Infelizmente, muitos, inclusive na grande imprensa, movidos também por interesses ou ideologias ou simplesmente ingênuos, acreditam que política é esse festival de absurdos que vemos nos tribunais e no Congresso Nacional. Isso a que assistimos não é política no sentido verdadeiro da palavra, da conciliação de interesses legítimos na busca do bem comum. O que temos visto na história do Brasil são manifestações da impostura e da mentira, e as justificativas de Gilmar Mendes para trocar o “não” pelo “sim”, acompanhadas entusiasticamente por Toffoli e Lewandowski, não podem ser consideradas apenas interpretação, mas sim a manifestação mais atual dessa doença congênita à nossa formação pública: há os que podem, mesmo contra a Constituição, e há os que não podem, mesmo que com toda a lei a seu favor.
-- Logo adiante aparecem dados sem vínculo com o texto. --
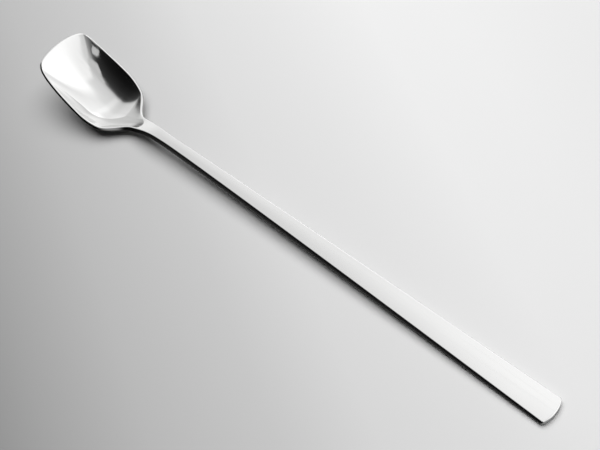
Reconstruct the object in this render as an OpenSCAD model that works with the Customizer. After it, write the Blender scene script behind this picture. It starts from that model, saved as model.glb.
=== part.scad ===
// Iced tea spoon: a small squared bowl on a long slim handle, pressed in one piece from a blank of
// stainless steel. It lies along X, with the tip of the bowl at the -X end and the handle's end at +X.
// It rests on the bowl's underside and on the handle's end, and the origin is the middle of its box,
// on the surface that it rests on. Places along the spoon are measured from the tip.

/* [Outline seen from above] */
// Length from the tip of the bowl to the handle's end
length = 200; // [170:1:240]
// Width of the bowl at its widest
bowl_w = 24.4; // [18:0.1:28]
// Distance from the tip to the widest place of the bowl
bowl_x = 19.6; // [15:0.1:24]
// Distance from the tip to where the shoulders run out into the neck
root_x = 36.4; // [34:0.1:44]
// Length over which the shoulders draw in
shoulder_l = 9.7; // [8:0.1:13]
// Width of the neck at its slimmest
neck_w = 4.2; // [3:0.1:6]
// Distance from the tip to the slimmest place of the neck
neck_x = 52; // [48:0.1:70]
// Extra width of the neck where it meets the shoulders
flare_w = 2.2; // [0.5:0.1:3]
// Width of the handle at its end
end_w = 10.4; // [7:0.1:14]
// Length of the rounded end of the handle
end_l = 2.1; // [1.5:0.1:4]

/* [Side line: height of the upper edge over the resting surface] */
// Height of the upper edge at the crest of the neck
crest_h = 6.6; // [5:0.1:9]
// Distance from the tip to the crest of the neck
crest_x = 58.4; // [48:0.1:60]
// Height of the upper edge at the handle's end
end_h = 2; // [1.7:0.1:4]
// Height that the tip of the bowl is lifted over the crest
tip_lift = 11.8; // [5:0.1:13]
// Length of the bowl that the lift reaches over
lift_l = 45.5; // [40:0.1:52]
// Depth of the dip between the bowl and the neck
dip_h = 2.8; // [1:0.1:3]
// Distance from the tip to the lowest place of the dip
dip_x = 32.1; // [32:0.1:36]
// Length of the dip on the side of the bowl
dip_bowl_l = 21.8; // [16:0.1:30]
// Length of the dip on the side of the neck
dip_neck_l = 14.2; // [9:0.1:18]

/* [Dish and metal] */
// Depth of the dish under the rim at the widest place of the bowl
dish_h = 6; // [4.8:0.1:6.6]
// Distance from the tip to where the dish runs out
dish_l = 42; // [39:0.1:46]
// Height of the crown along the middle of the neck and the handle
crown_h = 0.1; // [0.05:0.05:0.5]
// Thickness of the metal in the bowl
bowl_t = 1; // [0.8:0.05:1.3]
// Thickness of the metal at the neck
neck_t = 3; // [2.2:0.05:3.6]
// Thickness of the metal at the handle's end
end_t = 2; // [1.3:0.05:2.4]
// Radius of the rounded edge of the bowl
bowl_edge_r = 0.4; // [0.3:0.05:0.6]
// Radius of the rounded edge of the neck and the handle
edge_r = 0.5; // [0.4:0.05:0.9]

/* [Fineness] */
// Steps in each quarter of the bowl's front and in the handle's end
corner_steps = 11; // [8:1:12]
// Steps along the shoulders and the neck
neck_steps = 34; // [24:1:40]
// Steps along the handle
handle_steps = 28; // [16:1:32]
// Rings between the middle line and the rim
rings = 8; // [5:1:9]
// Steps round the rolled edge
edge_steps = 6; // [4:2:6]

/* [Hidden] */

// Squareness of the bowl's front and of the handle's end, where 2 is an ellipse
front_power = 10.4;
end_power = 3;
// Shares by which the front and the sides of the bowl bow out between its corners
front_bow_share = 0.079;
side_bow_share = 0.102;
// Share of its width that the bowl has lost where the shoulders run out
draw_share = 0.582;
// Share by which the handle's end bows out
end_bow_share = 0.26;
// Powers of the curves: the shoulders' drawing in, the handle's widening and fall, the tip's lift, the
// dip behind the bowl, and the dish towards the neck and from side to side
shoulder_power = 1.1;
widen_power = 1.12;
fall_power = 1.25;
lift_power = 3;
dip_power = 1.5;
run_power = 1.5;
dish_power = 2.4;
// Powers of the rounded edge: a half circle on the bowl, squarer with the metal's thickness
round_power = 2;
square_power = 4;
// Part of a ring's spacing over which slopes are taken
slope_share = 0.01;

end_x = length - end_l;
blend_l = root_x - bowl_x;

function mix(a, b, t) = a + (b - a) * t;
function clamp(t) = min(1, max(0, t));
// Half a cosine wave, from 0 to 1
function ease(t) = (1 - cos(180 * clamp(t))) / 2;
// Power of a number that keeps its sign
function signed_pow(v, p) = sign(v) * pow(abs(v), p);
function unit(v) = v / norm(v);

// Half width of the neck and the handle
function handle_half(x) =
    x > neck_x
        ? mix(neck_w, end_w, pow((x - neck_x) / (end_x - neck_x), widen_power)) / 2
        : mix(neck_w, neck_w + flare_w, pow((neck_x - x) / (neck_x - root_x), 2)) / 2;

// Half width of the bowl behind its widest place, before the shoulders draw it in
function bowl_half(x) = bowl_w / 2 * (1 - draw_share * pow((x - bowl_x) / blend_l, 2));

// Half width of the spoon behind the bowl's widest place
function half_width(x) =
    let (drawn = pow(clamp((x - root_x + shoulder_l) / shoulder_l), shoulder_power))
    mix(bowl_half(x), handle_half(x), ease(drawn));

// Quarter of a squared ellipse in a unit box, from [1, 0] to [0, 1], with its points gathered at the corner
function squared_quarter(power, steps) =
    let (mid = pow(0.5, 1 / power))
    concat(
        [for (i = [0 : steps - 1])
            let (v = mid * sin(90 * i / steps))
            [pow(1 - pow(v, power), 1 / power), v]],
        [for (i = [0 : steps])
            let (u = mid * cos(90 * i / steps))
            [u, pow(1 - pow(u, power), 1 / power)]]);

// A squared quarter whose sides bow out, measured from its centre
function bowed(q, length, half, front_share, side_share) =
    [length * q[0] * (1 - front_share * pow(q[1], 2)), half * q[1] * (1 - side_share * pow(q[0], 2))];

// Half outline, from the tip along the +Y side to the middle of the handle's end
front_quarter = squared_quarter(front_power, corner_steps);
front_half = [
    for (q = front_quarter)
        let (p = bowed(q, bowl_x, bowl_w / 2, front_bow_share, side_bow_share))
        [bowl_x - p[0], p[1]]
];
neck_half = [
    for (i = [1 : neck_steps])
        let (x = mix(bowl_x, neck_x, i / neck_steps))
        [x, half_width(x)]
];
handle_outline = [
    for (i = [1 : handle_steps])
        let (x = mix(neck_x, end_x, i / handle_steps))
        [x, half_width(x)]
];
end_quarter = squared_quarter(end_power, ceil(corner_steps / 2));
end_outline = [
    for (i = [len(end_quarter) - 2 : -1 : 0])
        let (p = bowed(end_quarter[i], end_l, end_w / 2, end_bow_share, 0))
        [end_x + p[0], p[1]]
];
half_outline = concat(front_half, neck_half, handle_outline, end_outline);

// Whole outline, closed over the -Y side
half_n = len(half_outline) - 1;
outline_n = 2 * half_n;
function wrap(i) = (i + outline_n) % outline_n;
function fold(i) = min(i, outline_n - i);
function outline(i) =
    let (k = wrap(i), p = half_outline[fold(k)])
    [p[0], k <= half_n ? p[1] : -p[1]];

// Thickness of the metal, which grows behind the bowl's widest place and thins towards the handle's end
function metal_t(x) =
    x < crest_x
        ? mix(bowl_t, neck_t, ease((x - bowl_x) / (crest_x - bowl_x)))
        : mix(neck_t, end_t, (x - crest_x) / (length - crest_x));
function edge_reach(x) = min(metal_t(x) / 2, mix(bowl_edge_r, edge_r, ease((x - bowl_x) / blend_l)));
function edge_power(x) = mix(round_power, square_power, clamp((metal_t(x) - bowl_t) / (neck_t - bowl_t)));

// Height of the upper edge before the spoon is settled on its two rests
function side_line(x) =
    let (
        fall = x > crest_x ? pow((x - crest_x) / (length - crest_x), fall_power) : 0,
        lift = pow(max(0, 1 - x / lift_l), lift_power),
        away = (x - dip_x) / (x < dip_x ? dip_bowl_l : dip_neck_l)
    )
    mix(crest_h, end_h, fall) + tip_lift * lift - dip_h * pow(1 - ease(abs(away)), dip_power);

// Depth of the dish along the middle line
function dish_line(x) = dish_h * pow(1 - ease((x - bowl_x) / (dish_l - bowl_x)), run_power);
function crown_line(x) = crown_h * ease((x - root_x + shoulder_l) / (crest_x - root_x + shoulder_l));

// Height of the metal's middle layer, at a place along the spoon and a share of the way out to the rim
function layer_h(x, share) =
    side_line(x) - metal_t(x) / 2
    - dish_line(x) * (1 - pow(share, dish_power))
    + crown_line(x) * (1 - pow(share, 2));

// The two rests: the lowest place under the bowl, and the handle's end
rest_xs = [for (i = [0 : neck_steps]) mix(bowl_x / 2, root_x, i / neck_steps)];
rest_hs = [for (x = rest_xs) layer_h(x, 0) - metal_t(x) / 2];
bowl_rest_h = min(rest_hs);
bowl_rest_x = rest_xs[search(bowl_rest_h, rest_hs)[0]];
end_rest_x = length - edge_r;
end_rest_h = layer_h(end_rest_x, 1) - metal_t(end_rest_x) / 2;
// Height taken off at each place so that both rests touch the surface
function settle(x) = mix(bowl_rest_h, end_rest_h, (x - bowl_rest_x) / (end_rest_x - bowl_rest_x));

// Rim of the middle layer: the outline, drawn in by the rounded edge
function rim(i) =
    let (p = outline(i), along = unit(outline(i + 1) - outline(i - 1)))
    p - edge_reach(p[0]) * [-along[1], along[0]];
rims = [for (i = [0 : outline_n - 1]) rim(i)];

// Middle line: one place for the whole front of the bowl, one for the rounded end, and one for each
// pair of rim points between them
front_n = len(front_half) - 1;
spine_n = half_n - len(end_outline) - front_n;
function spine_index(i) = min(max(fold(wrap(i)), front_n), front_n + spine_n) - front_n;
function spine(i) = rims[front_n + spine_index(i)][0];

// How far an outline point of the bowl's front stands out past the ellipse inside the squared rim
function corner_reach(i) = fold(wrap(i)) < front_n ? norm(front_quarter[fold(wrap(i))]) : 1;

// A place on the middle layer: an outline number and a share of the way down the dish's side, where
// the rings round off from the squared rim to an ellipse at the bottom of the dish
function layer(i, share) =
    let (
        p = rims[wrap(i)],
        reach = share * mix(1 / corner_reach(i), 1, pow(share, 2)),
        x = mix(spine(i), p[0], reach)
    )
    [x, p[1] * reach, layer_h(x, share) - settle(x)];
function layer_along(i, share) = layer(i + 1, share) - layer(i - 1, share);
function layer_normal(i, share) =
    unit(cross(layer_along(i, share), layer(i, share + slope_share) - layer(i, share - slope_share)));
function spine_point(s) =
    let (x = rims[front_n + s][0])
    [x, 0, layer_h(x, 0) - settle(x)];
function spine_normal(s) =
    let (
        x = rims[front_n + s][0],
        reach = slope_share * bowl_x,
        rise = layer_h(x + reach, 0) - layer_h(x - reach, 0) - settle(x + reach) + settle(x - reach)
    )
    unit([-rise, 0, 2 * reach]);

// Rings lie closer together towards the rim, where the dish is steepest
function ring_share(j) = pow(j / rings, 0.8);

// Upper or lower face: its middle line, then its rings
function face_points(side) = concat(
    [for (s = [0 : spine_n])
        let (p = spine_point(s))
        p + side * metal_t(p[0]) / 2 * spine_normal(s)],
    [for (j = [1 : rings], i = [0 : outline_n - 1])
        let (p = layer(i, ring_share(j)))
        p + side * metal_t(p[0]) / 2 * layer_normal(i, ring_share(j))]);

// Rounded edge between the two faces
function edge_point(i, e) =
    let (
        p = layer(i, 1),
        up = layer_normal(i, 1),
        out = unit(cross(up, layer_along(i, 1))),
        angle = 90 - 180 * e / edge_steps,
        power = 2 / edge_power(p[0])
    )
    p + edge_reach(p[0]) * signed_pow(cos(angle), power) * out
      + metal_t(p[0]) / 2 * signed_pow(sin(angle), power) * up;
edge_points = [for (e = [1 : edge_steps - 1], i = [0 : outline_n - 1]) edge_point(i, e)];

// Numbers of the points: the upper face comes first, then the lower face, then the edge
face_n = spine_n + 1 + rings * outline_n;
function face_index(i, j, lower) =
    (lower ? face_n : 0) + (j == 0 ? spine_index(i) : spine_n + 1 + (j - 1) * outline_n + wrap(i));
function edge_index(i, e) =
    e == 0 ? face_index(i, rings, false)
    : e == edge_steps ? face_index(i, rings, true)
    : 2 * face_n + (e - 1) * outline_n + wrap(i);

function turned(t, lower) = lower ? [t[2], t[1], t[0]] : t;
// Two triangles between neighbouring points, or one where the middle line has a single point
function cell(a, b, c, d, lower) =
    a == b
        ? [turned([a, d, c], lower)]
        : [turned([a, d, c], lower), turned([a, c, b], lower)];
function face_cells(lower) = [
    for (j = [0 : rings - 1], i = [0 : outline_n - 1])
        each cell(
            face_index(i, j, lower), face_index(i + 1, j, lower),
            face_index(i + 1, j + 1, lower), face_index(i, j + 1, lower), lower)
];
edge_cells = [
    for (e = [0 : edge_steps - 1], i = [0 : outline_n - 1])
        each cell(edge_index(i, e), edge_index(i + 1, e), edge_index(i + 1, e + 1), edge_index(i, e + 1), false)
];

// The spoon: one loft of the metal's middle layer, thickened to both faces and closed by a rounded edge
module spoon() {
    color("silver")
        translate([-length / 2, 0, 0])
            polyhedron(
                points = concat(face_points(1), face_points(-1), edge_points),
                faces = concat(face_cells(false), face_cells(true), edge_cells));
}

spoon();
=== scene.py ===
"""Iced tea spoon: a small squared bowl on a long slim handle, one piece of stainless steel.

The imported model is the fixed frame: metres, +X towards the handle's end, +Z up, and the origin in
the middle of the spoon's box, on the surface that it rests on. Places along the spoon are measured
from the tip of the bowl.
"""
from __future__ import annotations

import logging
import math
from collections.abc import Callable, Iterator
from contextlib import contextmanager
from dataclasses import dataclass, field
from enum import Enum
from typing import Any

import bmesh
import bpy
import numpy as np
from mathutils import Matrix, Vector


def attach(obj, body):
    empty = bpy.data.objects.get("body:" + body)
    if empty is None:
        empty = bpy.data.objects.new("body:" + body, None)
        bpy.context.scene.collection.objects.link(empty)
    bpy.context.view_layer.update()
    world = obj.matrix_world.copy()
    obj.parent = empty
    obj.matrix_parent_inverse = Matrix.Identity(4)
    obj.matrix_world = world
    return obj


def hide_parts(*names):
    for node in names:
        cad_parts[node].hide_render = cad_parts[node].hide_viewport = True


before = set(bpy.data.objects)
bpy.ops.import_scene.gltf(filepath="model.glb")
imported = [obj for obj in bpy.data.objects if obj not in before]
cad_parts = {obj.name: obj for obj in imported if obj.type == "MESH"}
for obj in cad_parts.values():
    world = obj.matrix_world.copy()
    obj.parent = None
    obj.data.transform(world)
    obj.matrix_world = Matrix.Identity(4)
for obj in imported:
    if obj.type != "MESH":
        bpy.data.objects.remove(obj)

LOG = logging.getLogger("iced_tea_spoon")
MM = 0.001
BODY = "root"


class Tool(Enum):
    """The tools that work a piece, each a modifier that is applied at once."""

    PRESS = "DISPLACE"
    THICKEN = "SOLIDIFY"
    ROUND = "BEVEL"
    POLISH = "SUBSURF"


def ease(share: np.ndarray | float) -> np.ndarray:
    """Eases a share along half a cosine wave, and holds it at the ends outside 0 to 1."""
    return (1 - np.cos(np.pi * np.clip(share, 0, 1))) / 2


def mix(low: Any, high: Any, share: Any) -> Any:
    """Goes from low to high by a share."""
    return low + (high - low) * share


# Pieces on the bench


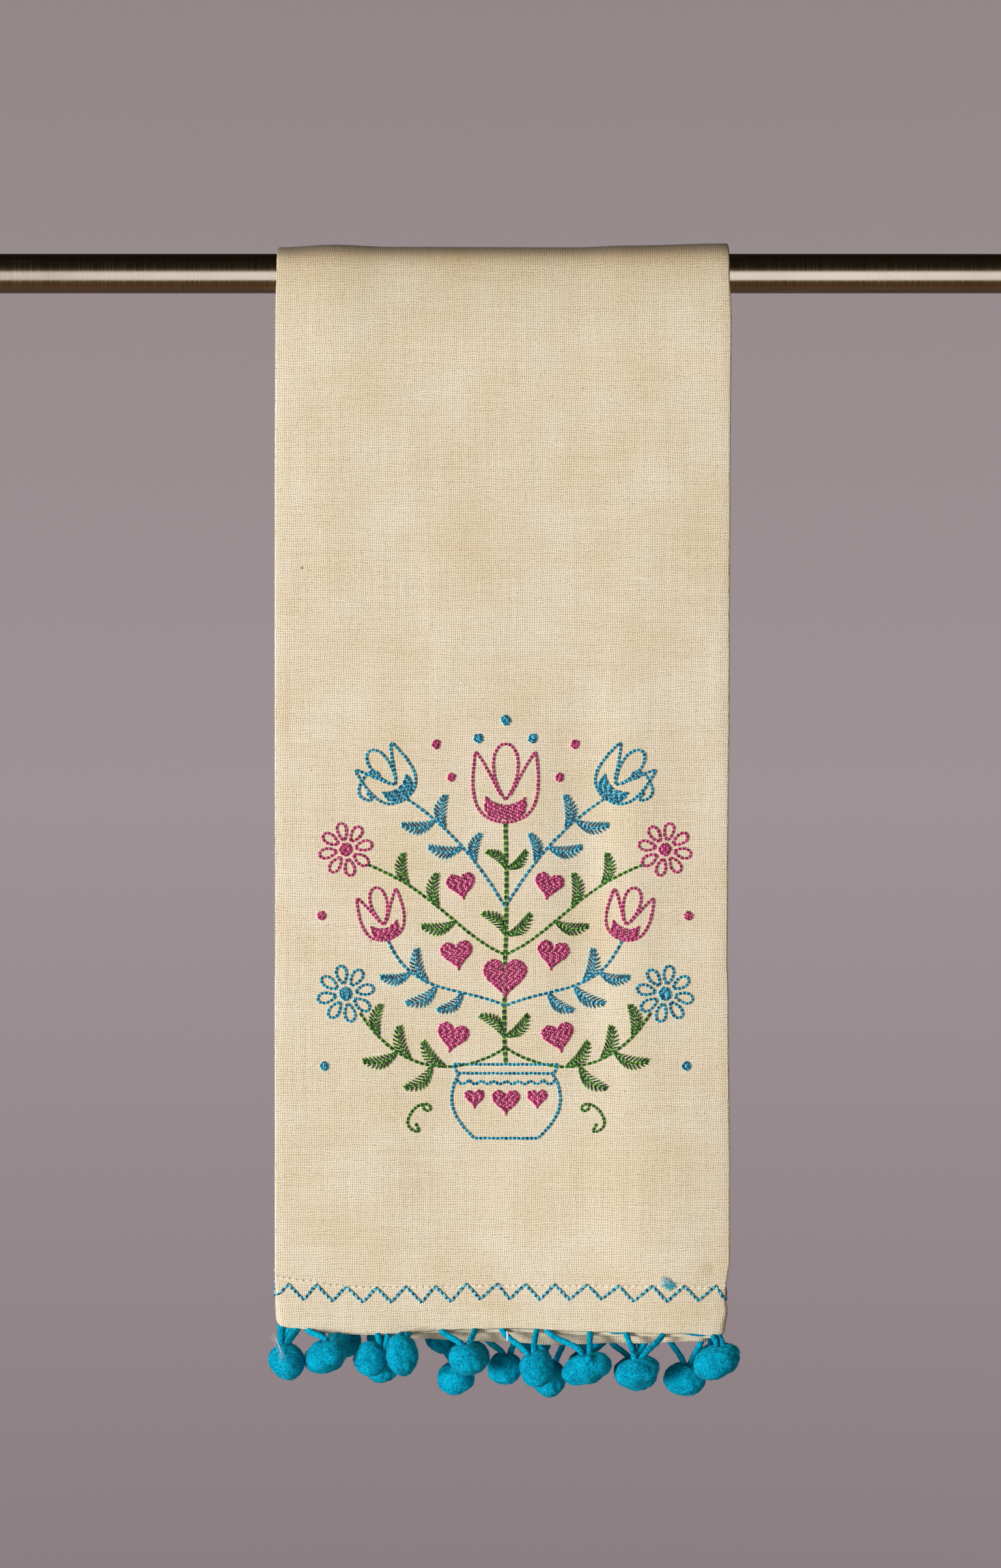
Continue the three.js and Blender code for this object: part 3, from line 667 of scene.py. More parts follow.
def makeTowel():
    stations = stationsAcross()
    crimp = edgeCrimp(flatAcross("front", stations, towelMesh["levelDrop"]))
    backEdge, frontEdge = edgeDrop("back", stations), edgeDrop("front", stations) - crimp
    onFace = (stations > 2) & (stations < 3)
    share = np.clip(stations - 2, 0, 1)
    peek = np.where(onFace, readTable(facingTable, "share", share, "peek"), towelMesh["sidePeek"])
    peek = peek + towelMesh["peekCrimp"] * crimp
    hemHalf, slotHalf, mouth = clothShape["hemHalf"], towelMesh["slotHalf"], towelMesh["slotMouth"]
    crownLength = math.pi * (rodShape["radius"] + layerOffsets["overRod"]["front"])
    columns, widths, lengths = [], [], []

    def addRow(side, drop, lift, half, angle=None):
        # length is the distance along the cloth from the level of the rod's axis in front
        length = -crownLength - drop if side == "back" else drop
        if angle is not None:
            length = -angle / math.pi * crownLength
        drop = np.broadcast_to(drop, stations.shape)
        columns.append(clothPoint(side, stations, drop, lift, half, angle))
        widths.append(flatAcross(side, stations, drop, half, angle))
        lengths.append(np.broadcast_to(length, stations.shape))

    rows, depths = towelRows(backEdge, frontEdge), towelMesh["slotDepths"]
    for side, drop, half, angle in rows:
        addRow(side, drop, half, half, angle)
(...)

Como disse certa vez Rui Barbosa, há “uma impregnação tal das consciências pela mentira, que se acaba por se não discernir a mentira da verdade, que os contaminados acabam por mentir a si mesmos, e os indenes, ao cabo, muitas vezes não sabem se estão ou não estão mentindo”. Precisamos escapar dessa cegueira moral ou da conveniência de nossos interesses privados e exercer clara e abertamente a crítica às decisões judiciais e aos projetos de lei que representem a manutenção de um sistema antidemocrático e não-republicano de apropriação do público pelo privado. De outra forma, iremos logo ver a Constituição tornar-se letra morta.